**Instructions to follow:** Your task is to restate the data word for word.

* Start *

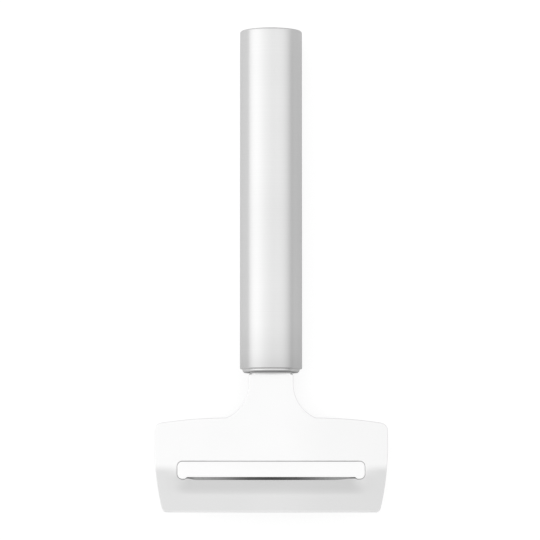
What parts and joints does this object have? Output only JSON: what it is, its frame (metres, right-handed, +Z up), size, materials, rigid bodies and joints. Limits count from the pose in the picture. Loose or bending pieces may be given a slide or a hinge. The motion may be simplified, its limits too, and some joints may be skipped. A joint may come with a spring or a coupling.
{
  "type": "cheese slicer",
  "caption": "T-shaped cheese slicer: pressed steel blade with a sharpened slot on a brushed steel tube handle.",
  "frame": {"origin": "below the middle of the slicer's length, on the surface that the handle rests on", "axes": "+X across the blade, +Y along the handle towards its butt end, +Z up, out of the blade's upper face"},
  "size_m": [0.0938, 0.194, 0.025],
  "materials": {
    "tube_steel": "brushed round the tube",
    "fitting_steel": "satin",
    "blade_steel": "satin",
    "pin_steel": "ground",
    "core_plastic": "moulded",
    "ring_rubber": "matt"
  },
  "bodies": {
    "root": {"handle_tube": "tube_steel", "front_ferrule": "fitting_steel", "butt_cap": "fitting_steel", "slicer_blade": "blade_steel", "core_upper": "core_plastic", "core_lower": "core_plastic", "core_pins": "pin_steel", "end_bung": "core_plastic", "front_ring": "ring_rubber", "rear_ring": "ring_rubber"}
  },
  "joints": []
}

* End *

**The solution:**
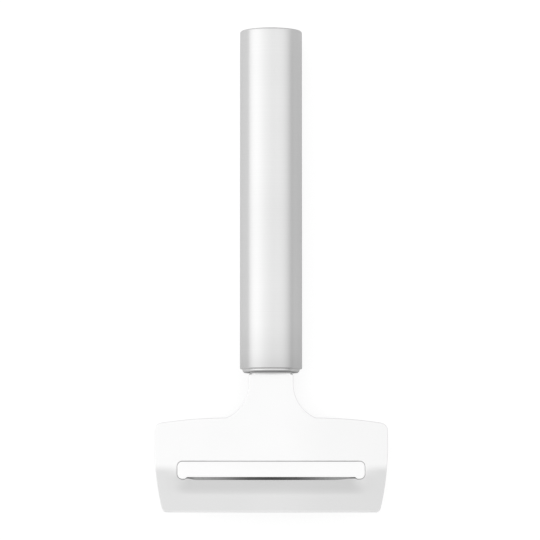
What parts and joints does this object have? Output only JSON: what it is, its frame (metres, right-handed, +Z up), size, materials, rigid bodies and joints. Limits count from the pose in the picture. Loose or bending pieces may be given a slide or a hinge. The motion may be simplified, its limits too, and some joints may be skipped. A joint may come with a spring or a coupling.
{
  "type": "cheese slicer",
  "caption": "T-shaped cheese slicer: pressed steel blade with a sharpened slot on a brushed steel tube handle.",
  "frame": {"origin": "below the middle of the slicer's length, on the surface that the handle rests on", "axes": "+X across the blade, +Y along the handle towards its butt end, +Z up, out of the blade's upper face"},
  "size_m": [0.0938, 0.194, 0.025],
  "materials": {
    "tube_steel": "brushed round the tube",
    "fitting_steel": "satin",
    "blade_steel": "satin",
    "pin_steel": "ground",
    "core_plastic": "moulded",
    "ring_rubber": "matt"
  },
  "bodies": {
    "root": {"handle_tube": "tube_steel", "front_ferrule": "fitting_steel", "butt_cap": "fitting_steel", "slicer_blade": "blade_steel", "core_upper": "core_plastic", "core_lower": "core_plastic", "core_pins": "pin_steel", "end_bung": "core_plastic", "front_ring": "ring_rubber", "rear_ring": "ring_rubber"}
  },
  "joints": []
}